Let $G_n = \sequence {a_n}_{0 \mathop \le i \mathop \le n}$ be a geometric sequence of integers.

Let $a_0 = 1$.

Then:

$\forall m, k \in \set {1, \ldots, n}: k \divides m \implies a_m$ is a power of $k$

where $\divides$ denotes divisibility.

In the words of Euclid:

If as many numbers as we please beginning from an unit be in continued proportion, the third from the unit will be square, as will those which successively leave out one; the fourth will be cube, as will also all those which leave out two; and the seventh will be at once cube and square, as will also those which leave out five.

## Proof

By Form of Geometric Sequence of Integers from One, the general term of $G_n$ can be expressed as:

$a_j = q^j$

for some $q \in \Z$.

Let $k, m \in \set {1, 2, \ldots, n}$ such that $k \divides m$.
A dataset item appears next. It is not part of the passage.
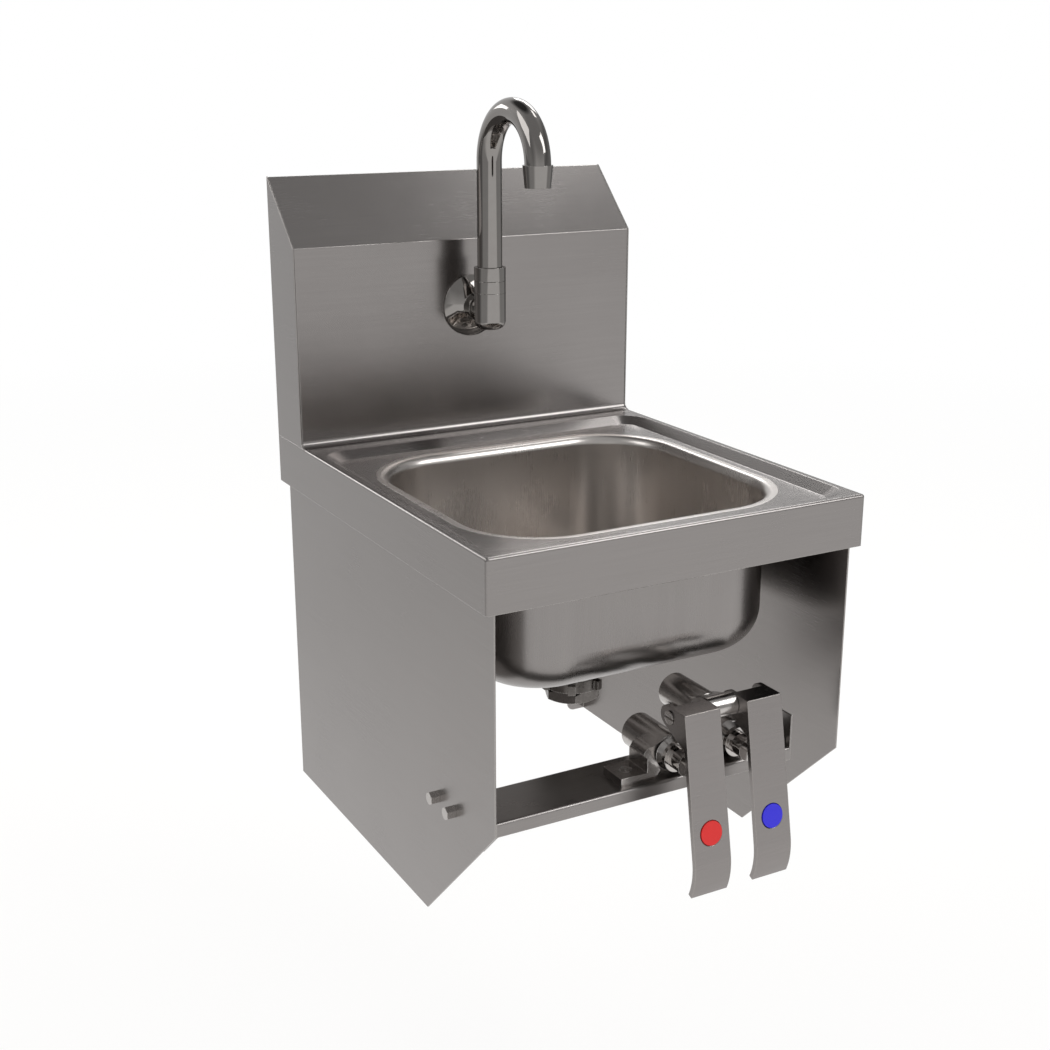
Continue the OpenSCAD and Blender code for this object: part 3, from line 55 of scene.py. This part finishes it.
edgeFullTurn = 0.86  # the cosine at which an edge counts fully in the edge mask, about 30 degrees


def linear(hexColour):
    # sRGB hex to the linear colour that the sockets want
    parts = [int(hexColour[i : i + 2], 16) / 255 for i in (1, 3, 5)]
    parts = [c / 12.92 if c <= 0.04045 else ((c + 0.055) / 1.055) ** 2.4 for c in parts]
    return (*parts, 1)


def add(tree, kind, values=None, **settings):
    # one node; values are plain numbers, or sockets to link from
    node = tree.nodes.new("ShaderNode" + kind)
    for name, value in settings.items():
        setattr(node, name, value)
    for key, value in (values or {}).items():
        if isinstance(value, bpy.types.NodeSocket):
            tree.links.new(value, node.inputs[key])
        else:
            node.inputs[key].default_value = value
    return node


def newMaterial(name):
    material = bpy.data.materials.new(name)
    material.use_nodes = True
    material.node_tree.nodes.clear()
    return material, material.node_tree


def closeMaterial(tree, shader):
    add(tree, "OutputMaterial", {"Surface": shader.outputs[0]})


def mixed(tree, factor, first, second):
    # sockets 6 and 7 are the two colours of the Mix node
    node = add(tree, "Mix", {"Factor": factor, 6: first, 7: second}, data_type="RGBA")
    return node.outputs[2]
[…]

By definition of divisibility:

$\exists r \in \Z: m = r k$

Then:

 $\ds a_m$ $=$ $\ds q^m$ $\ds$ $=$ $\ds q^{r k}$ $\ds$ $=$ $\ds \paren {q^r}^k$

That is, $a_m$ is a power of $k$.

$\blacksquare$

## Historical Note

This proof is Proposition $8$ of Book $\text{IX}$ of Euclid's The Elements.